# community where there is a strong ap'ing/progressive emergent child-led edu???



## vegantics (Feb 5, 2011)

can any of you point me to a community where there is a very strong bunch of families? i'm talkin' a LOT. lol

united states?

mexico?

central america?

canada?

australia? i have heard melbourne has some very cool progressive ECE programs going on...

thanks. if i'm not clear enough for what i'm looking for plz let me know and i will elaborate!


----------



## greenacresmama (May 15, 2007)

Yeah, me too. I am looking for gardeners and off the grid in that mix.

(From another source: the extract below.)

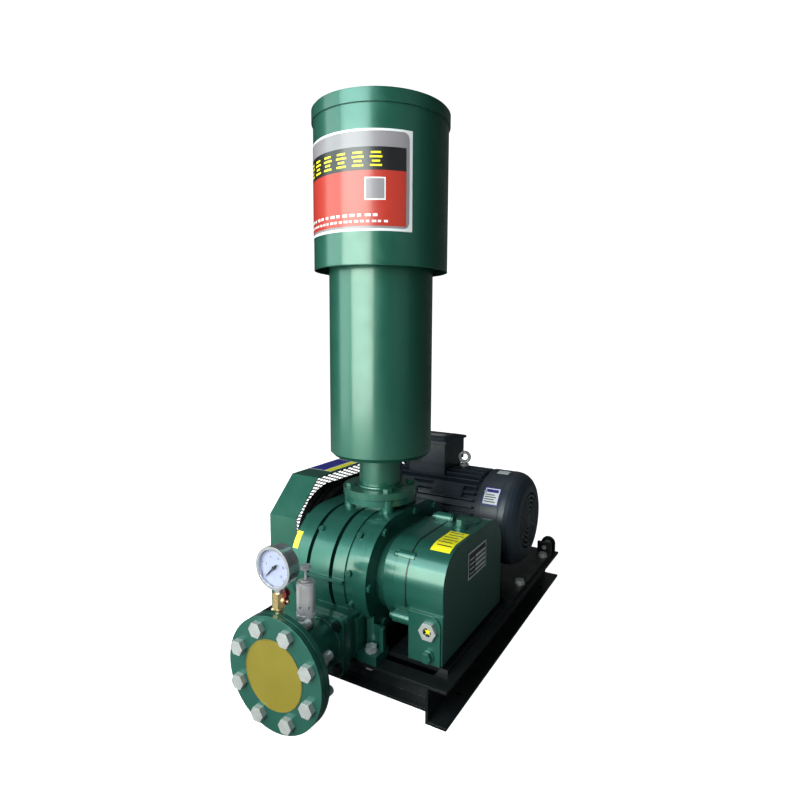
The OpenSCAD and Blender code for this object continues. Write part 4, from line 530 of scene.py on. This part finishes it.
# ---------------------------------------------------------------- gear cover
def cover_details():
    """Labels, seam of the gear case, bare type plate with its rivets, and the insert of the sight glass."""
    top = SHAFT_Z + CASE_R + FILM_1
    r = SHOULDER_R + FILM_1

    def skin(x, s):
        """s runs along the cover's skin from the flat top down over the near shoulder, in metres."""
        if s < 0:
            return Vector((x, SHOULDER_Y - s, top))
        a = s / r
        return Vector((x, SHOULDER_Y - r * math.sin(a), top - r + r * math.cos(a)))

    def print_skin(x, s):
        return skin(x, s) + Vector((0, 0, OVERPRINT))

    bm = bmesh.new()
    sheet_patch(bm, skin, 0.168, 0.2070, -0.055, 0.032, 2, 28, 0)
    for i in range(6):
        s0 = -0.049 + i * 0.0125
        bar_x0, bar_x1 = 0.171 + 0.003 * (i % 2), 0.204 - 0.005 * ((i + 1) % 2)
        sheet_patch(bm, print_skin, bar_x0, bar_x1, s0, s0 + 0.0030, 2, 2, 1)
    add("cover_label", bm, [YELLOW, INK], "base")

    # Dark seam: up the near side, over both shoulders and down the far side
    bm = bmesh.new()
    line = [(-0.325, 0.186)]
    for a in range(90, -1, -6):
        line.append((SHOULDER_Y - SHOULDER_R * math.sin(math.radians(a)),
                     top - FILM_1 - SHOULDER_R + SHOULDER_R * math.cos(math.radians(a))))
    line += [(-0.372 - y, z) for y, z in line[::-1]]
    sides = 8
    rings = []
    for i, (y, z) in enumerate(line):
        a, b = line[max(0, i - 1)], line[min(len(line) - 1, i + 1)]
        out = Vector((0, -(b[1] - a[1]), b[0] - a[0])).normalized()
        mid = Vector((SEAM_X, y, z)) + out * 0.0002
        w = 0.0011 * (1 + 0.12 * math.sin(i * 2.1))
        turns = [k * math.pi / 4 for k in range(sides)]
        rings.append([bm.verts.new(mid + out * w * math.cos(t) + Vector((w * 1.3 * math.sin(t), 0, 0)))
                      for t in turns])
    for near, far in zip(rings, rings[1:]):
        for k in range(sides):
            bm.faces.new((near[k], far[k], far[(k + 1) % sides], near[(k + 1) % sides]))
    add("case_seam", bm, BLACK, "base")

    def on_band(x, a):
        """The headplate's round band: x in metres, angle in degrees."""
        return Vector((x, DRIVEN_Y - (BAND_R + FILM_1) * math.cos(math.radians(a)),
                       SHAFT_Z + (BAND_R + FILM_1) * math.sin(math.radians(a))))

    bm = bmesh.new()
    sheet_patch(bm, on_band, -0.1095, -0.0965, 23.0, 41.0, 2, 10, 0)
    add("headplate_label", bm, [YELLOW], "base")

    def face(off):
        return lambda y, z: Vector((COVER_X + off, y, z))

    y0, y1, z0, z1 = -0.222, -0.133, 0.210, 0.264
    row_step = 0.0092
    bm = bmesh.new()
    rounded_patch(bm, face(FILM_2), y0, y1, z0, z1, 0.003, 0.003, 0)
    rounded_patch(bm, face(FILM_3), y0 + 0.004, y1 - 0.004, z0 + 0.004, z1 - 0.004, 0.002, 0.002, 1)
    for j in range(4):
        up = j * row_step
        rounded_patch(bm, face(FILM_4), y0 + 0.034, y1 - 0.007, z0 + 0.0075 + up, z0 + 0.0130 + up,
                      0.001, 0.001, 0, 6)
        rounded_patch(bm, face(FILM_4), y0 + 0.008, y0 + 0.030, z0 + 0.0090 + up, z0 + 0.0115 + up,
                      0.001, 0.001, 0, 6)
    add("cover_plate", bm, [PLATE, RELIEF], "base")

    inset = 0.003
    flat = Matrix.Scale(0.6, 4, (1, 0, 0))
    bm = bmesh.new()
    for y, z in ((y0 + inset, z0 + inset), (y1 - inset, z0 + inset), (y0 + inset, z1 - inset),
                 (y1 - inset, z1 - inset)):
        bmesh.ops.create_uvsphere(bm, u_segments=12, v_segments=8, radius=0.0017,
                                  matrix=Matrix.Translation((COVER_X + 0.0005, y, z)) @ flat)
    add("plate_rivets", bm, ZINC, "base")

    # Star-shaped marker: five kites round the middle of the glass
    sx, sy, sz = 0.188, -0.3326, 0.157
    star_in, star_out = 0.0034, 0.0078
    bm = bmesh.new()
    for k in range(5):
        tip = 90 + 72 * k
        pts = [(0, 0), polar(star_in, tip - 36), polar(star_out, tip), polar(star_in, tip + 36)]
        bm.faces.new([bm.verts.new((sx + px, sy, sz + pz)) for px, pz in pts])
    add("sight_insert", bm, YELLOW, "base", 0)
    bm = bmesh.new()
    upright = Matrix.Rotation(math.pi / 2, 4, "X")
    bmesh.ops.create_circle(bm, cap_ends=True, segments=32, radius=0.0079,
                            matrix=Matrix.Translation((sx, sy + 0.0006, sz)) @ upright)
    add("sight_back", bm, DARKFILM, "base", 0)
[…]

How do you feel about unschooling/homeschooling or is it public school you want? Both would be nice.


----------



## remijo (May 22, 2009)

Oregon? Humboldt County? Have you looked at actual eco-villages like Twin Oaks and Dancing Rabbit or even the Farm in Tennessee? Don't know how progressive / free you want it but just thinking out loud here.


----------



## vegantics (Feb 5, 2011)

i am one to take many leaps of faith but i have yet to join an intentional community... have researched like crazy in the past years when my dd was younger... i think those 2 communities were ones i considered. can't afford to invest money in home or property so the farm is out, i'm pretty sure...


----------



## la mamita (Apr 10, 2005)

scattered around many of the liberal/crunchy towns in the US you can find some very progressive charter/public alternative/homeschool options for kids, combined with that general crunchiness like the local food crowd and the peaceniks and so on...you'd probably have to be more specific about your other requirements for a community, such as climate or jobs or diversity or income levels or closeness to family, etc.

for example, in michigan, ann arbor is a hotbed of this: a number of homeschooling/unschooling groups, a new private school based on the 'free school/summerhill' philosophy, an open school style charter school, an open school public alternative school option...plus lots of AP parenting groups for the under 5s.


----------



## sparklett (Nov 25, 2006)

Check out Bend, Oregon, Eugene Oregon, Portland, Or. Neat-o crunchy communities and interesting schooling opportunities through the public system, especially in Eugene. Corvallis, OR also has a nice crunchy contingent... we spend a lot of time there.

If you're interested in an ecovillage, Tierra Nueva in Oceano, CA was quite appealing and we really considered moving there when I was considering working in that area.


----------